▸ Requirement:
Hunt for the word "scene" across the entries below, copying each line that holds it.

▸ Recorded data:
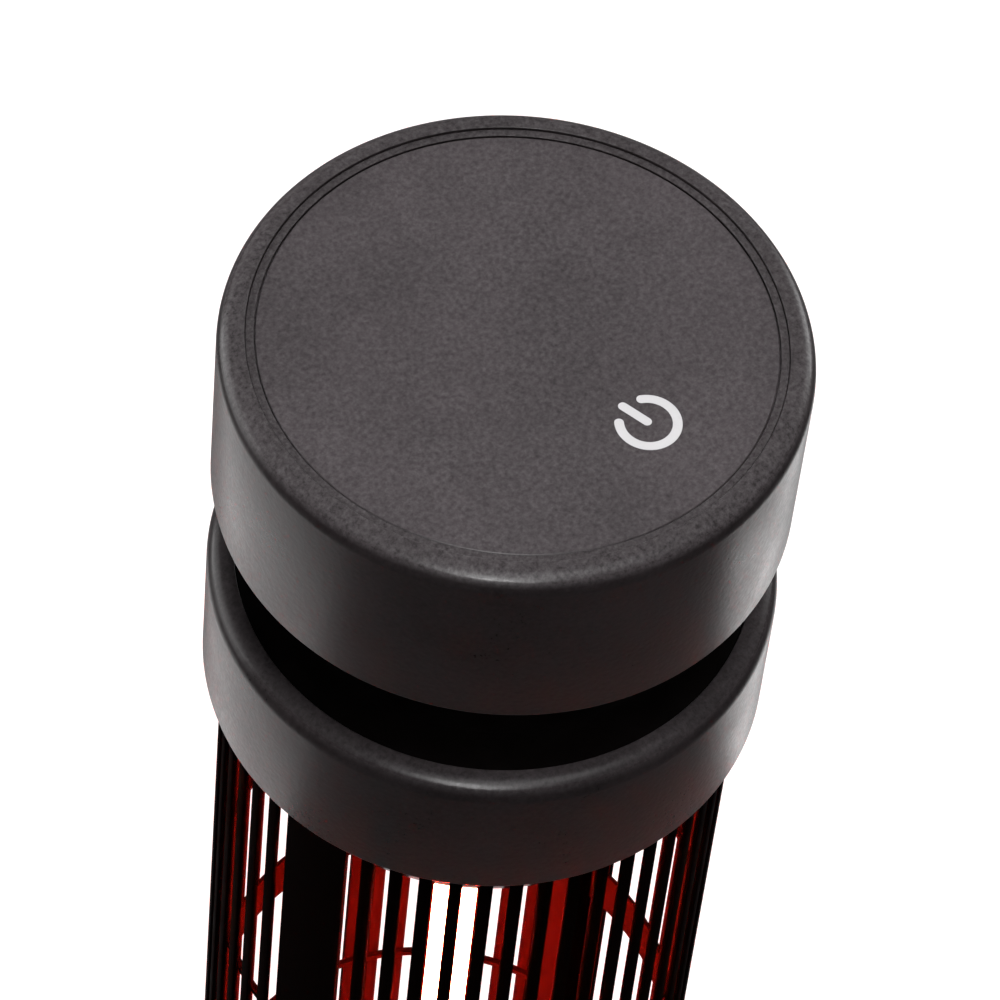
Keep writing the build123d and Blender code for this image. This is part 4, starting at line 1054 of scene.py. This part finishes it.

* * *

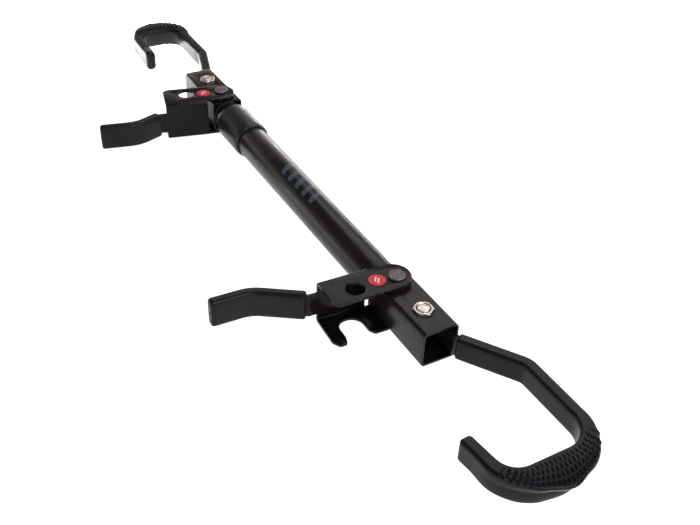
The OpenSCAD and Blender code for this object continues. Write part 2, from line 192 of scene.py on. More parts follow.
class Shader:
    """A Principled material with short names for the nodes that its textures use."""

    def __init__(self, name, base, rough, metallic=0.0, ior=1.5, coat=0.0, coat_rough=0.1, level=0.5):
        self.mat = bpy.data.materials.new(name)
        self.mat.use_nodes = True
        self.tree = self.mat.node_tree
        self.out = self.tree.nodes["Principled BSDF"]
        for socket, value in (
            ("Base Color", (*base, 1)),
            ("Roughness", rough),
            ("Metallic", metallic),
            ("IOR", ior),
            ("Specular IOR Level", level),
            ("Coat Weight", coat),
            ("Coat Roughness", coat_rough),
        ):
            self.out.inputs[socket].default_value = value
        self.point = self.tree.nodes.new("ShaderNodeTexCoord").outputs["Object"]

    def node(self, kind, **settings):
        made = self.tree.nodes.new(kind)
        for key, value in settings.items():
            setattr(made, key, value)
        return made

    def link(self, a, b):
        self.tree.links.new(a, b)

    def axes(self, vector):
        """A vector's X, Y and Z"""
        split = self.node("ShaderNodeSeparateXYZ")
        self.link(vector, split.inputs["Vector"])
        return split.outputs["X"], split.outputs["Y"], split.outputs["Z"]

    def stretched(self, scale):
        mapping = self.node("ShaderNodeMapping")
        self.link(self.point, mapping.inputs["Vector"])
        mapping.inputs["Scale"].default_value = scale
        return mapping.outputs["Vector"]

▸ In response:
Keep writing the build123d and Blender code for this image. This is part 4, starting at line 1054 of scene.py. This part finishes it.
The OpenSCAD and Blender code for this object continues. Write part 2, from line 192 of scene.py on. More parts follow.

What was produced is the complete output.